Exercise prompt. Pull out every line below that holds the word "objects".

The records.
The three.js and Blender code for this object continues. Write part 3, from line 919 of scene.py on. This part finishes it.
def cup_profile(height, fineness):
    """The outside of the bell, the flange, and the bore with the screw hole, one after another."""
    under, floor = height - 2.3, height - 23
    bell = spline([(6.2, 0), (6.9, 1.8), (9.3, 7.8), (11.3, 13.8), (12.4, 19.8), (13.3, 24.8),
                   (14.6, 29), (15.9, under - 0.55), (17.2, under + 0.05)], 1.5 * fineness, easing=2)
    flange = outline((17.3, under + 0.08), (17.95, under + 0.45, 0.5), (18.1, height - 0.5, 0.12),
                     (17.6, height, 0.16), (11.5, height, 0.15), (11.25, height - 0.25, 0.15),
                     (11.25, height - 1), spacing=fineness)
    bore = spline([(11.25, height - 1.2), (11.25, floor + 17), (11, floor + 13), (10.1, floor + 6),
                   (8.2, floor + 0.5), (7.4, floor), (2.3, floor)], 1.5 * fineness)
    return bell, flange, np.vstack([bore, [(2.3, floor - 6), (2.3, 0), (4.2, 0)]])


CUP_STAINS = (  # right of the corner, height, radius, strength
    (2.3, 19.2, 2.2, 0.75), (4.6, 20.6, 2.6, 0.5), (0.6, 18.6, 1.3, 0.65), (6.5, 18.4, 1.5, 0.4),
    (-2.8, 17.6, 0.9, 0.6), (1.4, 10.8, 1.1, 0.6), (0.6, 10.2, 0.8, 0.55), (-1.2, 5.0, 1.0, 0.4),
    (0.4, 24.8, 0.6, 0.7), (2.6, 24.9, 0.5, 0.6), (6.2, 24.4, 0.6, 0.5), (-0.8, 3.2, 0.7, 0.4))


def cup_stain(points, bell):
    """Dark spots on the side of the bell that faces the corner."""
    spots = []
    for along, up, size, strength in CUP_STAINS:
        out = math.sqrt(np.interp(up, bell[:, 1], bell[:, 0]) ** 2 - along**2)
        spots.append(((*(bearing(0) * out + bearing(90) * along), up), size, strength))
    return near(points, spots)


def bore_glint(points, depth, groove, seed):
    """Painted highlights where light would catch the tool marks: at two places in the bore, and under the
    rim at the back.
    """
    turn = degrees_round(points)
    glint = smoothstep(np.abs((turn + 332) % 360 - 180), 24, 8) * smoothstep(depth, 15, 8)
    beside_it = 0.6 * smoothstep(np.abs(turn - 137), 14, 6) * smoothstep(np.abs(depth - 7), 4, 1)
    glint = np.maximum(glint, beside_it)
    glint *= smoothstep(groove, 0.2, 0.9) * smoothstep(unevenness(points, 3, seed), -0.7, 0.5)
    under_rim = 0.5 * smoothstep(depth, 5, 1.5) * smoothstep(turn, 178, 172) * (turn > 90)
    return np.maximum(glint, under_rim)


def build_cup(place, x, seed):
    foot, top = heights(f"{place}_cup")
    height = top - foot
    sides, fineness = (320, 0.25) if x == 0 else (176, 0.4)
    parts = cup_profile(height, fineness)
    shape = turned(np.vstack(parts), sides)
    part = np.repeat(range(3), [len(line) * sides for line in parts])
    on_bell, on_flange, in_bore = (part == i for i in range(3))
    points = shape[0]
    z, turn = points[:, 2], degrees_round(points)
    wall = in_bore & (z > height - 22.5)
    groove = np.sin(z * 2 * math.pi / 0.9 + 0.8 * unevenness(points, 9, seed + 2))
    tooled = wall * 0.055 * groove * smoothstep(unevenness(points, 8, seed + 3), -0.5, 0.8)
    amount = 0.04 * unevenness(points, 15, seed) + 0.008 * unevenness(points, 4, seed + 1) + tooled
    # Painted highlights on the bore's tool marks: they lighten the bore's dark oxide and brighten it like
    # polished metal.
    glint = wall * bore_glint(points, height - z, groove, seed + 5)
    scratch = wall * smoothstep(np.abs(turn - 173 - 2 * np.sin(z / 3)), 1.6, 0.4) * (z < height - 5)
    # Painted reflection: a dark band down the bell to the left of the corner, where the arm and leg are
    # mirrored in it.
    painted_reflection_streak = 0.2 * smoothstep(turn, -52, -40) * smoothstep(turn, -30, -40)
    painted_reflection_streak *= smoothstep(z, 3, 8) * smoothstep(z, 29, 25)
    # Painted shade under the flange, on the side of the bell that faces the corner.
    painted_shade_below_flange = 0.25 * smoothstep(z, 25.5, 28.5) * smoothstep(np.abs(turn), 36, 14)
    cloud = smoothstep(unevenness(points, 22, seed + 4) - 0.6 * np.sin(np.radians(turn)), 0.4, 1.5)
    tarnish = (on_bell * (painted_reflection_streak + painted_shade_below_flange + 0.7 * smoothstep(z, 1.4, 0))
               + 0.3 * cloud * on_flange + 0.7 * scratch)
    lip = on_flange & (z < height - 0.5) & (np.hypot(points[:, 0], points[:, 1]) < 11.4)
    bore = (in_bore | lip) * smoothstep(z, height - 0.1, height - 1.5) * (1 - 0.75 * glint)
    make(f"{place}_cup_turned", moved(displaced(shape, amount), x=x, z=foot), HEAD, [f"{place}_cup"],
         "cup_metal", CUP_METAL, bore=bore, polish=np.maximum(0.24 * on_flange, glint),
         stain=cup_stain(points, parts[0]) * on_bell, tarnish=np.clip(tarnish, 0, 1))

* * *

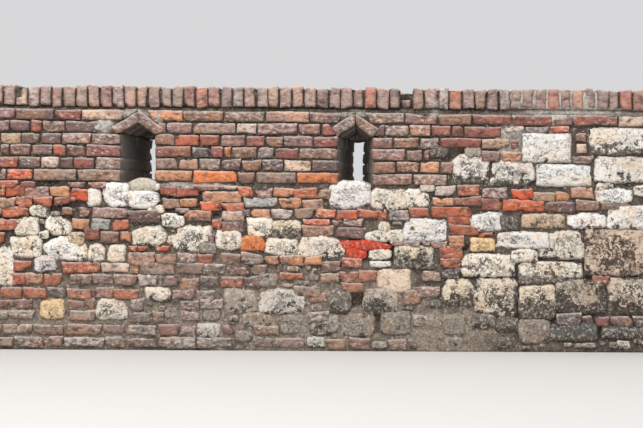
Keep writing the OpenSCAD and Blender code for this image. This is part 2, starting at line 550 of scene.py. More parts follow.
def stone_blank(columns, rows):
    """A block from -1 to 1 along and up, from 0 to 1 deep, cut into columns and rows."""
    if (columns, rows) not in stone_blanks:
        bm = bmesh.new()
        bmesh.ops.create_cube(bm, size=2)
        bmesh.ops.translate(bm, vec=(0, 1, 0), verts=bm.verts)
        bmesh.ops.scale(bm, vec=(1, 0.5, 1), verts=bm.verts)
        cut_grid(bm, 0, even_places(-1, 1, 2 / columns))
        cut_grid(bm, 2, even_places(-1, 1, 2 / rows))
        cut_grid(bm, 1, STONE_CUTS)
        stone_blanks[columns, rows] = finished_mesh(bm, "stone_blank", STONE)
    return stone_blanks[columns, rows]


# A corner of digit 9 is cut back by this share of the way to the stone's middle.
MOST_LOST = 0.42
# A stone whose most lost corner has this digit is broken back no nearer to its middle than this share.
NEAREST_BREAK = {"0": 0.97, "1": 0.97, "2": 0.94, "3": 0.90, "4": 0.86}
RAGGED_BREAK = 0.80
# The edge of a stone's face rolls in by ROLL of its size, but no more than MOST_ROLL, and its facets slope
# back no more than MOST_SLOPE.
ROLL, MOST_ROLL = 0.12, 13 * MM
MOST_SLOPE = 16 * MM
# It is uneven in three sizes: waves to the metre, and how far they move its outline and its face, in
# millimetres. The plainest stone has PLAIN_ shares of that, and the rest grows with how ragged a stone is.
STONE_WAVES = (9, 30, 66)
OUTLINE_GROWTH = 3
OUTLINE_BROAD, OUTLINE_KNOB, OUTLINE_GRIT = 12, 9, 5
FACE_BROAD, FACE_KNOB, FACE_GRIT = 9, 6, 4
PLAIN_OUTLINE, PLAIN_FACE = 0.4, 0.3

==

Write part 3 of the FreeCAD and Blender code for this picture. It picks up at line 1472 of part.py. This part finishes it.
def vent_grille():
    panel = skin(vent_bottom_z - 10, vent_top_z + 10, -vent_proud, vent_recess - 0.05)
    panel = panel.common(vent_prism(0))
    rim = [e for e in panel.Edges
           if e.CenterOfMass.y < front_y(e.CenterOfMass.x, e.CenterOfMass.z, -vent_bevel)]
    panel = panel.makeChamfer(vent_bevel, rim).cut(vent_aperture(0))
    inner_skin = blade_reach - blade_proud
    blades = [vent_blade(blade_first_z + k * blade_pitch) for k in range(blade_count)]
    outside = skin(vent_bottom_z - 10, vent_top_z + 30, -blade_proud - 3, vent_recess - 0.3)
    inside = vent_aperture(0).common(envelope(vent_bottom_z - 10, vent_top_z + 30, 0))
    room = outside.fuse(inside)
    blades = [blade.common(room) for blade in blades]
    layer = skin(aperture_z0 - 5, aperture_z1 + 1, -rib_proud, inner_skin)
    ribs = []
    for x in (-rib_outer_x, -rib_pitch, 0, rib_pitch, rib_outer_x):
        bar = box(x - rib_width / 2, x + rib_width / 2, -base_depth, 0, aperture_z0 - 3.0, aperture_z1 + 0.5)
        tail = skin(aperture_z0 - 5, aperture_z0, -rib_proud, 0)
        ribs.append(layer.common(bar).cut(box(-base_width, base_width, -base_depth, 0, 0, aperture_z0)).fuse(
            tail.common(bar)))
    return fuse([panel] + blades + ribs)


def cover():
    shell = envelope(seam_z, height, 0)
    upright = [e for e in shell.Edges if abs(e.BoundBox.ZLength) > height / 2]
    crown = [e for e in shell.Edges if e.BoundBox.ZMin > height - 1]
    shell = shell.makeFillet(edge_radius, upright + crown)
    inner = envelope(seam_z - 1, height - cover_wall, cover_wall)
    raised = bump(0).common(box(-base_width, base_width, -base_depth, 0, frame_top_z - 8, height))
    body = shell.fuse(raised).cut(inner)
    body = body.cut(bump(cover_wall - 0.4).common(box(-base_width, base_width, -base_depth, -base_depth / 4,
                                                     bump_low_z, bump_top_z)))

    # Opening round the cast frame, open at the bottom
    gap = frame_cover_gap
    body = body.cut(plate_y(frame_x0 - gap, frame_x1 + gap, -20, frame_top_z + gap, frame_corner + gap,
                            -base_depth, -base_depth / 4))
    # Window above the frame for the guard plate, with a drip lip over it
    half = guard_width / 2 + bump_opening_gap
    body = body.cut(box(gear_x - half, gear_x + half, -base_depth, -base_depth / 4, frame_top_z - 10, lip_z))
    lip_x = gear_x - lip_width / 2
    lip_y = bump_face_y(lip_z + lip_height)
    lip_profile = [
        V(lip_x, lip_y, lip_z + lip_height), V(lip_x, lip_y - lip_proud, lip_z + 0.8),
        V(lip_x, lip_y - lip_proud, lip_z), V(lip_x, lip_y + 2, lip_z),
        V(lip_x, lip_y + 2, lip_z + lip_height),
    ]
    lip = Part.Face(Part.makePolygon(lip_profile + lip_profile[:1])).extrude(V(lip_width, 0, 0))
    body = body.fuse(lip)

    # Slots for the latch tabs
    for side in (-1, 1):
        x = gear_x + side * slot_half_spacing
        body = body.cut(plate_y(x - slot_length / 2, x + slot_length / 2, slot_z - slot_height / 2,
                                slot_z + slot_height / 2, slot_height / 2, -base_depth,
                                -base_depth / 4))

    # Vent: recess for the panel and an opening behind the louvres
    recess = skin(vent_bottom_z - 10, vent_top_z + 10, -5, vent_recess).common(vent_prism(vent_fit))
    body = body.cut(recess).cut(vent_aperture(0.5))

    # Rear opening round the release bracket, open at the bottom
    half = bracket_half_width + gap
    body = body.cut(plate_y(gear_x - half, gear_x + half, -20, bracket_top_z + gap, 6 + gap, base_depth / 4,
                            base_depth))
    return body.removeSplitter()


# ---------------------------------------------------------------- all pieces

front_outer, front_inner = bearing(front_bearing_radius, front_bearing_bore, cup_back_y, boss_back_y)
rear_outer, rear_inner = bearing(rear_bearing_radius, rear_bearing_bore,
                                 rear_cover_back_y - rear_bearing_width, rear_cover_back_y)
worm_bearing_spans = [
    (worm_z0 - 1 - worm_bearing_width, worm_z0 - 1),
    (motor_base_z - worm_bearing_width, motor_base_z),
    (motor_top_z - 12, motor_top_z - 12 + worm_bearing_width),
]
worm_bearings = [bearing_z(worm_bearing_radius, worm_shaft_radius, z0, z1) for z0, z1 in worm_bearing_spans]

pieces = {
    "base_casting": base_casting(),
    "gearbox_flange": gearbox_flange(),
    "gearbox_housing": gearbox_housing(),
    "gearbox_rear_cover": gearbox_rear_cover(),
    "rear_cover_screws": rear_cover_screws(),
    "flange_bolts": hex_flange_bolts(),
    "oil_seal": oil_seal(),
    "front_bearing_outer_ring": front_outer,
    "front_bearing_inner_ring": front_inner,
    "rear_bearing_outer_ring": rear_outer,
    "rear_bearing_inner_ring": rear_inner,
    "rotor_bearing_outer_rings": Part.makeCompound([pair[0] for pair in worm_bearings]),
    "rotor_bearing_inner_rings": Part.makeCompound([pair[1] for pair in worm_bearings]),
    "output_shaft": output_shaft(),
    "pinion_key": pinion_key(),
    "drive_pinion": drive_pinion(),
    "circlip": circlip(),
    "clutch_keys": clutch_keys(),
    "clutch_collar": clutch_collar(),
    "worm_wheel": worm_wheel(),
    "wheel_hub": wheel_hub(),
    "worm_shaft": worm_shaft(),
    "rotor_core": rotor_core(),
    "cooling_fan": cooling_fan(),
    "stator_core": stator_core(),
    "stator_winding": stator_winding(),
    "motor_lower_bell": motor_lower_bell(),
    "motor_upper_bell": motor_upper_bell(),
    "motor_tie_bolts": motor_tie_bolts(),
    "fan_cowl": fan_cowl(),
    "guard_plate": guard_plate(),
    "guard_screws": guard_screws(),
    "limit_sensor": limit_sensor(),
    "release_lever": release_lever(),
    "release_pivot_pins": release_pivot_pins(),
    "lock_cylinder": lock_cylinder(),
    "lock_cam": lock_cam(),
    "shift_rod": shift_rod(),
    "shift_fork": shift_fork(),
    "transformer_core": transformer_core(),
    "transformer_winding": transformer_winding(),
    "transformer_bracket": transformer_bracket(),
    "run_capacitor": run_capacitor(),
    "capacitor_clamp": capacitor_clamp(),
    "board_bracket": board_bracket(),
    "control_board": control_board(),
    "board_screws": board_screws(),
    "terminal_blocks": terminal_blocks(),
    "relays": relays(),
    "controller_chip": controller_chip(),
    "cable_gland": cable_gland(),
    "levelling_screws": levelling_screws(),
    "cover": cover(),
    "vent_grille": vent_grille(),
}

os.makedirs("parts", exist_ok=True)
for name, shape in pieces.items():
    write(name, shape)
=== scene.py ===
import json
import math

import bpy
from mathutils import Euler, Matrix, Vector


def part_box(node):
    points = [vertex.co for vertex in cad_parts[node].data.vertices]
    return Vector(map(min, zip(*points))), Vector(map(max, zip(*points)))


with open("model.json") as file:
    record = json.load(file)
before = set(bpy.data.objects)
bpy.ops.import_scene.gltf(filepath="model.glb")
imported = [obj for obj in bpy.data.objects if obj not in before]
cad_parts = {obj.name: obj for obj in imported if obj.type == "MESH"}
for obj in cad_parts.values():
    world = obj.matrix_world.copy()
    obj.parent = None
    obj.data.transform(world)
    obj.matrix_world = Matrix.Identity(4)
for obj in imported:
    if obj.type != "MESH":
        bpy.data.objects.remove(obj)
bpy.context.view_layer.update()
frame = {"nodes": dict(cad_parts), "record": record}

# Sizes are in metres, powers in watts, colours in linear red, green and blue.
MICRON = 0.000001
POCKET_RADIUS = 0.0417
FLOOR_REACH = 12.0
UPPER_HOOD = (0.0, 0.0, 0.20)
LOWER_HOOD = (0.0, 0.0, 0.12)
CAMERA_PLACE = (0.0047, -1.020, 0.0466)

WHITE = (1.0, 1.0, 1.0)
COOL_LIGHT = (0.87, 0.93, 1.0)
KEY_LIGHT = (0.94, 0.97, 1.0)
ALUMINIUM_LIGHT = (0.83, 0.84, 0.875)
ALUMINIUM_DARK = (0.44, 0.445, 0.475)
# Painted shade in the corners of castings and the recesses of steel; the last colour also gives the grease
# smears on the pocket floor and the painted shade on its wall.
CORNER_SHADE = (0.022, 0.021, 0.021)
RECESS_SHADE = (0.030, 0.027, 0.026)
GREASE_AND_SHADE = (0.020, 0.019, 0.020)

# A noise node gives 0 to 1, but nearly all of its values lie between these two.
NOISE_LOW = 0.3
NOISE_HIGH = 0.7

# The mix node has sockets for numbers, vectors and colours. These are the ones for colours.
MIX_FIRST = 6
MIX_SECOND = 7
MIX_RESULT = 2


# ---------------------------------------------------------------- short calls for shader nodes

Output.
before = set(bpy.data.objects)
imported = [obj for obj in bpy.data.objects if obj not in before]
        bpy.data.objects.remove(obj)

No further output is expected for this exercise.